Rádios como a Record e a Nacional de São Paulo arrasavam com a música caipira. Relatavam a crônica e as estórias do café paulista e das fazendas de gado mineiras. Transportes de boiadas… A Nacional do Rio com os clássicos sambas-canção, hinos às dores de cotovelo dos amantes das tragédias amorosas da época. Amar nos anos 1950 era sinônimo de tragédia. Amores não correspondidos, traições tratadas com vingança, com dores eternas. Melodramas infinitos. Marchinhas de carnaval meses seguidos.

Dito tudo isso, chego onde queria chegar. Na música.

Meu avô Zezinho Santana gostava de ouvir os sertanejos caipiras da época. Tirava o seu relógio “ômega ferradura” do bolsinho da calça e dizia: “tá na hora de escutar os caipira”. Todos nos postávamos religiosamente em torno da sua radiola “Philipps” gloriosamente posta sobre o centro da toalha branca, lugar de honra, e ouvíamos os caipiras nas rádios Nacional ou Record de São Paulo. Ali ouvi os primeiros clássicos caipiras de Torres e Florêncio, Cascatinha e Inhana, Mário Zan. Depois todos os outros até chegar nesse horroroso “sertanejo universitário”. Não respeita a pureza do primo distante, nascido num Brasil rural dos anos 1940 em diante. Acabei estudando esse período pra ministrar um curso de pós-graduação sobre música, em Belo Horizonte. Imagina. Em Belo Horizonte! E pra dar aulas de rádio no curso de Jornalismo.
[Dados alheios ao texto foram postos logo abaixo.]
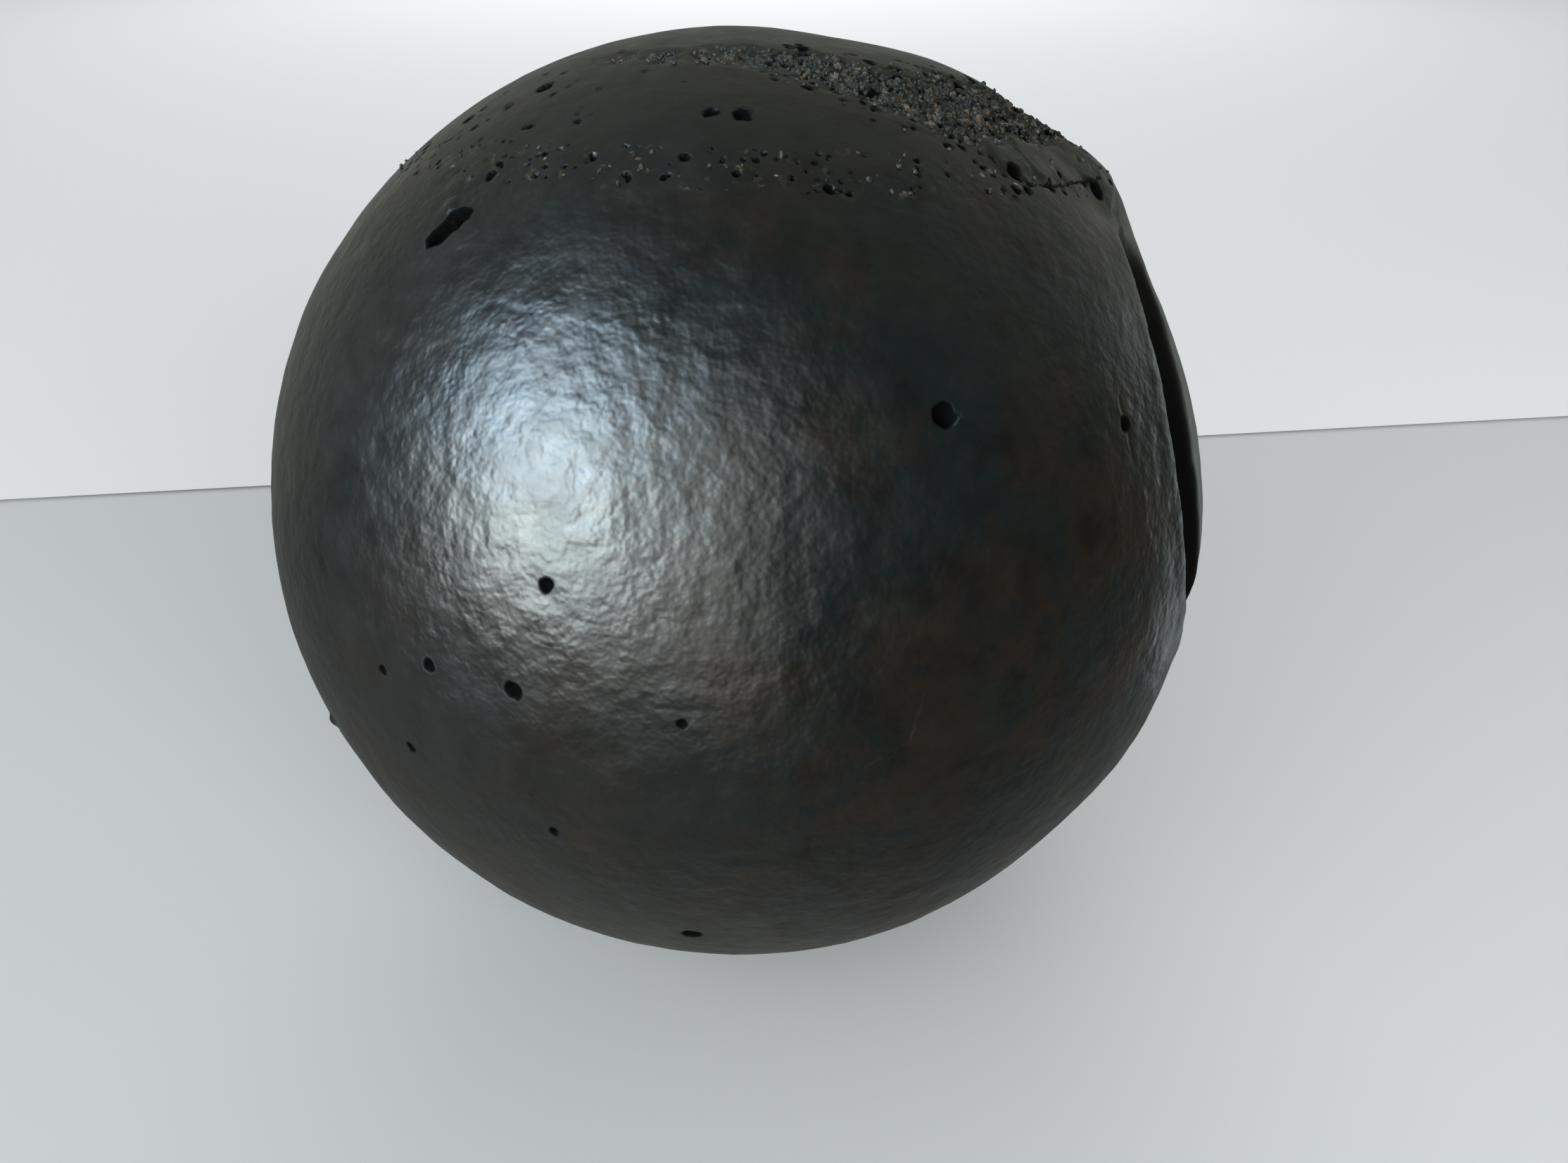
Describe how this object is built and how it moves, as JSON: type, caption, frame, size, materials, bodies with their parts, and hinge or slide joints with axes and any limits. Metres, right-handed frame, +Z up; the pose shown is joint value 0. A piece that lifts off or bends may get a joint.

Dia desses estava meio entristecido e de molho em casa depois de um pequena cirurgia na boca. Entrei no youtube, conectei o notebook à TV e comecei ouvir músicas caipiras daqueles anos distantes. Fiquei mais de quatro horas pulando de música em música, selecionando-as uma a uma. Dormi como um anjo. Com a alma lavada e enxaguada pela conexão da alma vivida com a cultura rural e urbana de então.

Daquele tempo, ninguém mais vivo, exceto a minha mãe, dona Júlia. Porém, o espírito de origem e de causa mexeram muito com a minha alma vivida de tantos anos. Pude reconstruir pedaços da minha história pessoal e familiar e conectá-los com esse Brasil tão desmemoriado e sem causa. Dormi bem. Sonhei. Revi. Revivi. Na limitação de então éramos felizes. Hoje com tantos meios e facilidades seria mais fácil sermos felizes.

Penso que ainda seremos felizes assim que encontrarmos a afinação perdida dessa toada chamada Brasil que perdeu o tom. Tom se acha de novo…Tocadores também!